▼

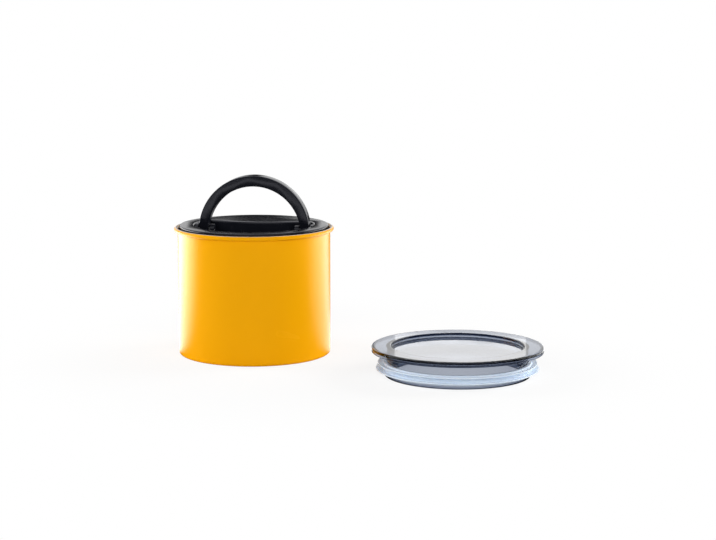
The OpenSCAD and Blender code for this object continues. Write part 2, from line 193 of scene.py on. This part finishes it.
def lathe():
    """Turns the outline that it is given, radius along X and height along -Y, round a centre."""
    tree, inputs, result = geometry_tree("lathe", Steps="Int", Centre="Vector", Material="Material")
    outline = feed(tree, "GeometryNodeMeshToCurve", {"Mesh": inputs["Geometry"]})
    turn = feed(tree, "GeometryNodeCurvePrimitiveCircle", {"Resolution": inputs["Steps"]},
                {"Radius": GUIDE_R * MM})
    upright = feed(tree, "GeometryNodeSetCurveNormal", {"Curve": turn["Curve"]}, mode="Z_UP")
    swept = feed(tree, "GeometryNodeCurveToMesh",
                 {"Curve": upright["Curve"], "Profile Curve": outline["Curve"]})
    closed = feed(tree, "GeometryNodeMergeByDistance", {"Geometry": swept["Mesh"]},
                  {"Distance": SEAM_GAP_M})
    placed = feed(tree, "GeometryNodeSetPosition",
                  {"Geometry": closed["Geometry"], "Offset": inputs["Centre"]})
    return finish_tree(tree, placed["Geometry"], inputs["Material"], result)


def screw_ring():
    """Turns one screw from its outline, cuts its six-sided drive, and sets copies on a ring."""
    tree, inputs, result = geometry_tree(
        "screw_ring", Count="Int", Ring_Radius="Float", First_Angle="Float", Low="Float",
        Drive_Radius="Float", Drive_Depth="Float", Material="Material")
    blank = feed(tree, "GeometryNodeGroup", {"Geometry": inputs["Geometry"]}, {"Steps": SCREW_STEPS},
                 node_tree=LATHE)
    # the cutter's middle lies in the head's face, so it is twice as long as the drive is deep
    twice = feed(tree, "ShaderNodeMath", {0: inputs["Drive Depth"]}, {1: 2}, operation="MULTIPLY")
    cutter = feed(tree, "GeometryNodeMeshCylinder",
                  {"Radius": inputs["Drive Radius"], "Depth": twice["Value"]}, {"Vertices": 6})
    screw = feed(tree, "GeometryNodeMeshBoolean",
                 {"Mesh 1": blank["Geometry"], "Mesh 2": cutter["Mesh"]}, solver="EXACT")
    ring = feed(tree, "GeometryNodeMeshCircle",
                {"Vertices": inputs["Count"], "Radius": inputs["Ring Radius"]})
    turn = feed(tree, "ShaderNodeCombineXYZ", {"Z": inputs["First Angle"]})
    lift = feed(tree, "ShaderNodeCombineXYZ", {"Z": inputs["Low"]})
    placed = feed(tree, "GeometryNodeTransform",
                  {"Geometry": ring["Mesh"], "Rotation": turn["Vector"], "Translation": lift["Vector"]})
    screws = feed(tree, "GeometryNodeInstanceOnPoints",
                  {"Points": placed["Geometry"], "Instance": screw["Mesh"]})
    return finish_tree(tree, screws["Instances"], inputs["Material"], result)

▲

## TASK TO COMPLETE
Pick out the lines containing the string "from".

## RESPONSE
The OpenSCAD and Blender code for this object continues. Write part 2, from line 193 of scene.py on. This part finishes it.
    """Turns one screw from its outline, cuts its six-sided drive, and sets copies on a ring."""